An exhibition of recent photographs from India by Kenro Izu will be on view at Howard Greenberg Gallery from October 26 – December 9, 2017. Eternal Light radiates the spiritually of India, its traditions, festivals, and rituals, in a series of portraits and landscapes from 2013 through 2015. The exhibition coincides with a new book by Kenro Izu, Eternal Light, to be published by the Steidl/HGG imprint, this fall.

Two holy cities, Varanasi and Allahabad, inspired New York-based Kenro Izu, who has traveled to India frequently since his first visit 20 years ago. With a name that means “city of light,” Varanasi is considered the spiritual capital of India, a destination for pilgrimages and, for Hindus, the final destination for those who wish to be cremated along the Ganges. Allahabad is the holy city where three rivers meet. The confluence point of the Ganges, the Yamuna, and the Saraswati rivers – called Triveni Sangam – is sacred, and bathing there is said to flush away all of one's sins.

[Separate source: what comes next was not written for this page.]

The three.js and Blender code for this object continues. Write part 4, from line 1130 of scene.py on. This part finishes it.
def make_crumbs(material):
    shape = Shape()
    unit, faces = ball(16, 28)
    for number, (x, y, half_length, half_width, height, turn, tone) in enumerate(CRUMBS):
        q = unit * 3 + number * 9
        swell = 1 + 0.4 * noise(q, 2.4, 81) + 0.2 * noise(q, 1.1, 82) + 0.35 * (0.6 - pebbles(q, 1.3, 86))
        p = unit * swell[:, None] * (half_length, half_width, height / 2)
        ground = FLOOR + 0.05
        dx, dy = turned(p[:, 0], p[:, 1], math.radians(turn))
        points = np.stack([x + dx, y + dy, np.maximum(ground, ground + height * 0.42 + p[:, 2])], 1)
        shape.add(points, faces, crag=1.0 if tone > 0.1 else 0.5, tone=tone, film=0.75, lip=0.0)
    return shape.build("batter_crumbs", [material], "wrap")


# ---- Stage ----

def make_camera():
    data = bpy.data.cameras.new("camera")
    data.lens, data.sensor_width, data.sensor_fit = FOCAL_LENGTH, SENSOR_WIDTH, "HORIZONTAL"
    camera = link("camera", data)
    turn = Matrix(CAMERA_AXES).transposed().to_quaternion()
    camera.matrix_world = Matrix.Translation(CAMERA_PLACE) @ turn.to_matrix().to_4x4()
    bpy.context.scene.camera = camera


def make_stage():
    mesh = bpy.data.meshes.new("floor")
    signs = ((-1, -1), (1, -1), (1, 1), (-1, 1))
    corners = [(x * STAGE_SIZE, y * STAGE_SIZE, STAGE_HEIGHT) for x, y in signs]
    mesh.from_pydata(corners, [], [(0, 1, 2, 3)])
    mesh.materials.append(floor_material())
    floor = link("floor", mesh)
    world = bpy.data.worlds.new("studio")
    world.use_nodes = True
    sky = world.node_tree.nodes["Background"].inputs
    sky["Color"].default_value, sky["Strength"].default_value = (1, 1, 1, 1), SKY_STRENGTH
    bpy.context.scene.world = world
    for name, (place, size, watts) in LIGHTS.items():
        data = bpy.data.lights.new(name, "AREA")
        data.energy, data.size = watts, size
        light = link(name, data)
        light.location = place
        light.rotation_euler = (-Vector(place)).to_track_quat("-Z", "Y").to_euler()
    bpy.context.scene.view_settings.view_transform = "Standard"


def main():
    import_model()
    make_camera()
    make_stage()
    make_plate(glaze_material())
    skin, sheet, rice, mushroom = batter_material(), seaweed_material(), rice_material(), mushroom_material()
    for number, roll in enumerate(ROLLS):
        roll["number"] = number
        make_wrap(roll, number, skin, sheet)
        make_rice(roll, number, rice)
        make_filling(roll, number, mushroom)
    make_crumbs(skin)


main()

Izu became immersed in Indian culture after receiving a rather unusual invitation in 1996. The artist was invited by a family in Varanasi to observe a cremation of a family member from beginning to end. The three-and-a-half hour ceremony took place by the Ganges. The body was covered in fabric and decorated with flowers and at the end nothing remained as the ashes were swept into the river. “It was an amazing experience. I was quite interested in the family’s attitudes. There was no weeping; only joking and laughing. It was so different from my culture,” notes Izu, who was born in Japan and moved to New York City in 1970. In Eternal Light, Izu captures individual experiences of joy and suffering related to death and the afterlife. The Ganges and Yamuna rivers provide the setting for many of the images in the exhibition, and the photographs seemingly transcend earthy concerns. Often a thick fog envelops his subjects as family members mourn a life and birds flock over the river. In the city of Vrindavan, he photographed among the thousands of temples dedicated to Krishna, and finds unexpected vistas in the turn of an alley where a grand gate can lead to a rundown home for the poor.

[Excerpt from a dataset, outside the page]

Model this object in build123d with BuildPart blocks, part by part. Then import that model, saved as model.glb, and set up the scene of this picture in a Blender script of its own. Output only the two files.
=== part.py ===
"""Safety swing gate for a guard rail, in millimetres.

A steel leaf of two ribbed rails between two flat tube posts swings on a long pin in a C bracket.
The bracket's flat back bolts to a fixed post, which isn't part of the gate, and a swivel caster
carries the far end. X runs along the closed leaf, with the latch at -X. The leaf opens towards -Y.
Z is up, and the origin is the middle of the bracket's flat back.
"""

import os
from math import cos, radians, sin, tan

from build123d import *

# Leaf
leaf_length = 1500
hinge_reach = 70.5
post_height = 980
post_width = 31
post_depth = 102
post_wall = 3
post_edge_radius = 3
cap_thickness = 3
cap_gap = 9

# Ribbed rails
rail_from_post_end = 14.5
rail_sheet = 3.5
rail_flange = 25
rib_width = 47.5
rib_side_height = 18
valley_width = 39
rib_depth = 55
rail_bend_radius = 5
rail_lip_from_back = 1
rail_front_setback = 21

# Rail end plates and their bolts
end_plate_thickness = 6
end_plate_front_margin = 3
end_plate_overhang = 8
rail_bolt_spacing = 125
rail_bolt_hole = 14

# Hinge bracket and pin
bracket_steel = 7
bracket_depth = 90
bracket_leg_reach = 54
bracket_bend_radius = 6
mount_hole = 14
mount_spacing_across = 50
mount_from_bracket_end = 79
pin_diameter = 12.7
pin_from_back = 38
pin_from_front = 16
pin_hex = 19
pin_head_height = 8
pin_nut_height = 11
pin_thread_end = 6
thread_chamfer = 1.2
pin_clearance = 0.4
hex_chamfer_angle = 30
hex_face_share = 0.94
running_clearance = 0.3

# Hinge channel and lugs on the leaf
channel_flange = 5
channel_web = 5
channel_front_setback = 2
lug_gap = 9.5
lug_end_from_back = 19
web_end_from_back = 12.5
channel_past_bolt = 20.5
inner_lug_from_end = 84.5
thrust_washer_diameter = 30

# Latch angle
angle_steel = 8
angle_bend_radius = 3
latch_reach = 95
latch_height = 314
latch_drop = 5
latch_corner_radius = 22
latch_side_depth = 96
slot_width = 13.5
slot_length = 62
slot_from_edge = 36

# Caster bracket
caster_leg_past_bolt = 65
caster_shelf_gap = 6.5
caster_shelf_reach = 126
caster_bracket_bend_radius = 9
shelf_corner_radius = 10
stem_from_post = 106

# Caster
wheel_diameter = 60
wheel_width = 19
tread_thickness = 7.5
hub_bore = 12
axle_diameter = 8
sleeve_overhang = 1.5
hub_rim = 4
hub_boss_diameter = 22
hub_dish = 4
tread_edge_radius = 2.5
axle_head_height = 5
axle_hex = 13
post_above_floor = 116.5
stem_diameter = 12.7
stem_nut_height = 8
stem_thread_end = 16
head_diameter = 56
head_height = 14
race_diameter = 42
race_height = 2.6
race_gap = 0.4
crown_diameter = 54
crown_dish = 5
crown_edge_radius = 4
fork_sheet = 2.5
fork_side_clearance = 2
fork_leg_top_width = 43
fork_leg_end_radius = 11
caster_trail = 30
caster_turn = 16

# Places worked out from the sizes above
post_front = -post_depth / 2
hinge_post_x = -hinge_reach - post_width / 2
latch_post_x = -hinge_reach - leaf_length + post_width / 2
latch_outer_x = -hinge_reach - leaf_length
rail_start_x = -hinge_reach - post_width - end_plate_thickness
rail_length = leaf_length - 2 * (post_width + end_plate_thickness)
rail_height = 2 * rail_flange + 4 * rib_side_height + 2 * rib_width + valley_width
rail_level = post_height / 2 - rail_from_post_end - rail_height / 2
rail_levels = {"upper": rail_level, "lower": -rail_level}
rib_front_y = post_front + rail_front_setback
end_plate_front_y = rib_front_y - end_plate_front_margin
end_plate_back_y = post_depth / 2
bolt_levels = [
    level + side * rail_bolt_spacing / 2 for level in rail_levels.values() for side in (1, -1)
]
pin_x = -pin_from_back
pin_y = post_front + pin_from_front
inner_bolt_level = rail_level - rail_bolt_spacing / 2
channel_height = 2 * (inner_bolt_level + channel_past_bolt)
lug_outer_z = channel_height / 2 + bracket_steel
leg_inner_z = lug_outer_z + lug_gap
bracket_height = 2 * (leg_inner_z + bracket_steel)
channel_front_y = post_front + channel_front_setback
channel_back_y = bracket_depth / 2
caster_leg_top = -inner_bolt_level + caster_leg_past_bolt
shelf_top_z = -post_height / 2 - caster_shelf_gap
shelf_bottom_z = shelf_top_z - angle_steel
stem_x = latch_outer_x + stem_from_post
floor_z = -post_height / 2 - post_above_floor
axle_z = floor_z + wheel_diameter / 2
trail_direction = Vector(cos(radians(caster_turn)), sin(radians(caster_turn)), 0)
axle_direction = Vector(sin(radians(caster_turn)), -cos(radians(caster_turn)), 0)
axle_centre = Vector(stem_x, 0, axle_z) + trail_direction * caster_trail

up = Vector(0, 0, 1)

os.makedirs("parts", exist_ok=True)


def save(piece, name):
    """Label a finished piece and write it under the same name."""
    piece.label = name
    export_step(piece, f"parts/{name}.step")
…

Highly attuned to the emotions of his subjects, Izu meets countless widows in Vrindavan, which is known for housing them, sometimes for free, as these women are forced out of their families because it’s felt in India that the widow is cursed for outliving her husband. Moved by the plight of children in an orphanage, he writes in his new book, “In their eyes I saw a brightness and sparkle that seemed to me to be the eternal light shining out.” He notices that another child in a white cloth “emanates a subtle light in twilight.” Izu concludes, “I have traveled numerous countries as if on a pilgrimage using my camera to find my Eternal Light. It’s as though the Hindu gods have suggested that I think about the question, ‘Where are people heading, in this life and after?’”

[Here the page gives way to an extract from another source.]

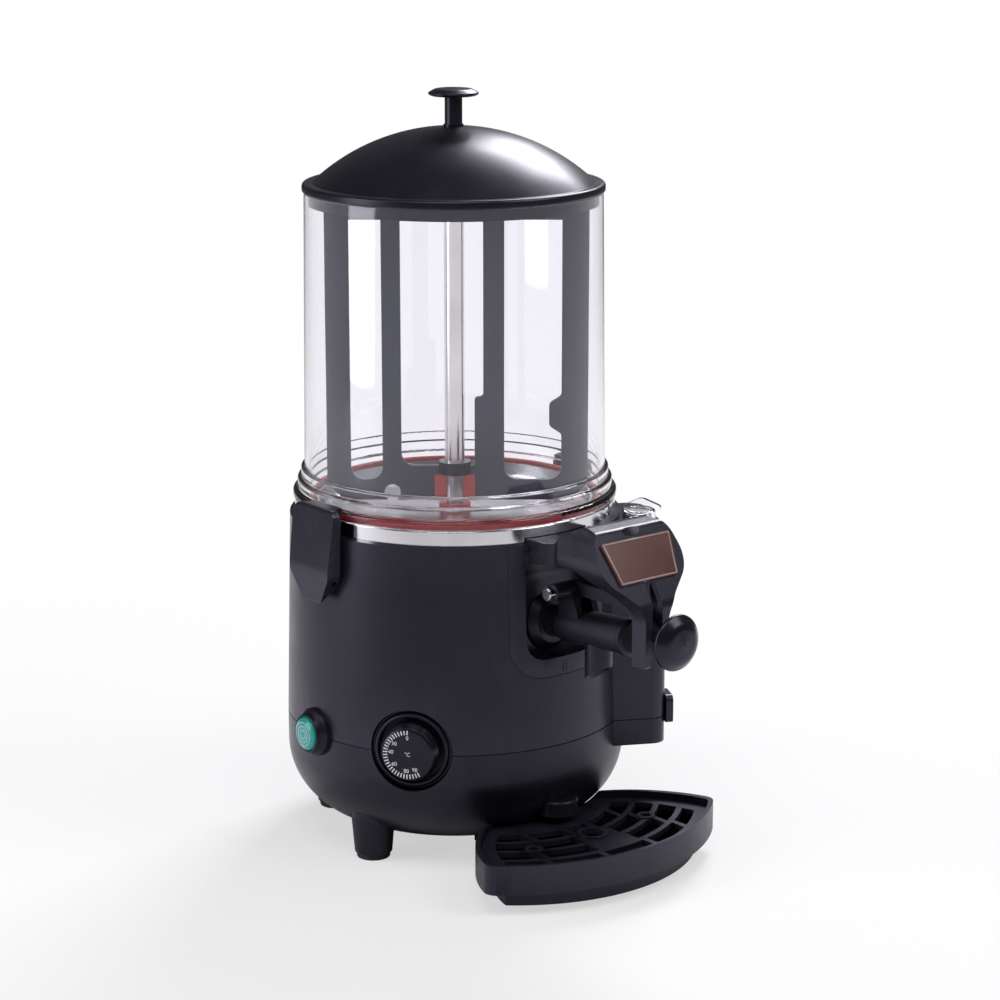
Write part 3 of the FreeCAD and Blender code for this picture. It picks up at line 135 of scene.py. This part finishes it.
class Paint:
    """A material, filled in node by node."""

    def __init__(self, name):
        self.material = bpy.data.materials.new(name)
        self.material.use_nodes = True
        self.tree = self.material.node_tree
        self.shader = self.tree.nodes["Principled BSDF"]

    def add(self, kind, settings=None, inputs=None, output=0):
        node = self.tree.nodes.new("ShaderNode" + kind)
        for key, value in (settings or {}).items():
            setattr(node, key, value)
        pairs = inputs.items() if isinstance(inputs, dict) else enumerate(inputs or [])
        for key, value in pairs:
            self.feed(node.inputs[key], value)
        return Wire(self, node.outputs[output])

    def feed(self, socket, value):
        if isinstance(value, Wire):
            self.tree.links.new(value.socket, socket)
        else:
            socket.default_value = value

    def set(self, **values):
        for key, value in values.items():
            self.feed(self.shader.inputs[key.replace("_", " ")], value)
        return self

    def place(self):
        return self.add("TexCoord", output=3)

    def noise(self, scale, detail=4.0, roughness=0.55, stretch=None):
        vector = self.place()
        if stretch:
            vector = self.add("Mapping", inputs={"Vector": vector, "Scale": stretch})
        return self.add("TexNoise", inputs={"Vector": vector, "Scale": scale, "Detail": detail,
                                            "Roughness": roughness})

    def between(self, factor, first, second):
        return self.add("Mix", {"data_type": "RGBA"}, {0: factor, 6: first, 7: second}, output=2)

    def stepped(self, value, low, high, to_low=0.0, to_high=1.0):
        return self.add("MapRange", inputs={"Value": value, "From Min": low, "From Max": high,
                                            "To Min": to_low, "To Max": to_high})

    def bump(self, height, distance, strength=1.0):
        return self.add("Bump", inputs={"Strength": strength, "Distance": distance, "Height": height})

    def edges(self, low=0.5, high=0.6):
        return self.stepped(self.add("NewGeometry", output=7), low, high)

print("helpers ready")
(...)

Kenro Izu (b. 1949) was born in Osaka, Japan. During his studies at Nippon University’s college of art, Izu visited New York in 1970 to study photography, and subsequently decided to stay and work. In 1979, Izu made his first trip to Egypt, which inspired him to begin his series Sacred Places, an exploration that is still in progress. He has traveled to Egypt, Syria, Jordan, England, Scotland, Mexico, France and Easter Island. More recently, he has focused on Buddhist and Hindu monuments in South East Asia: Cambodia, Burma, Indonesia, Vietnam and, most recently Bhutan and India. He has published several books of his work including: Sacred Places, Kenro Izu Still Life, and Passage to Angkor.

In 1995, while working on his series Light Over Ancient Angkor in Cambodia, Izu witnessed the death of child due to lack of medical care. That year he founded the not-for-profit organization Friends Without a Border, which built the Angkor Hospital for children in 1999 and the Lao Friends Hospital for Children in 2015. Friends Without a Border has held numerous photography auction fundraisers, among other events, in many cities around the world. As a result, Izu has inspired countless people by using the arts to achieve humanitarian goals.

Izu has been the recipient of the Catskill Center for Photography Fellowship in 1992, a NEA grant in 1984, the New York Foundation for Arts grant in 1985, a Guggenheim Fellowship in 2001, the Vision Award from the Center for Photography at Woodstock in 2005, and a Lucie Award in 2007. Work by Kenro Izu can be found in the permanent collections of The Metropolitan Museum, New York; J. Paul Getty Museum, Los Angeles; Museum of Modern Art, San Francisco; and Museum of Fine Arts, Boston among others. Born in 1949, Kenro Izu lives and works in Rhinebeck, New York.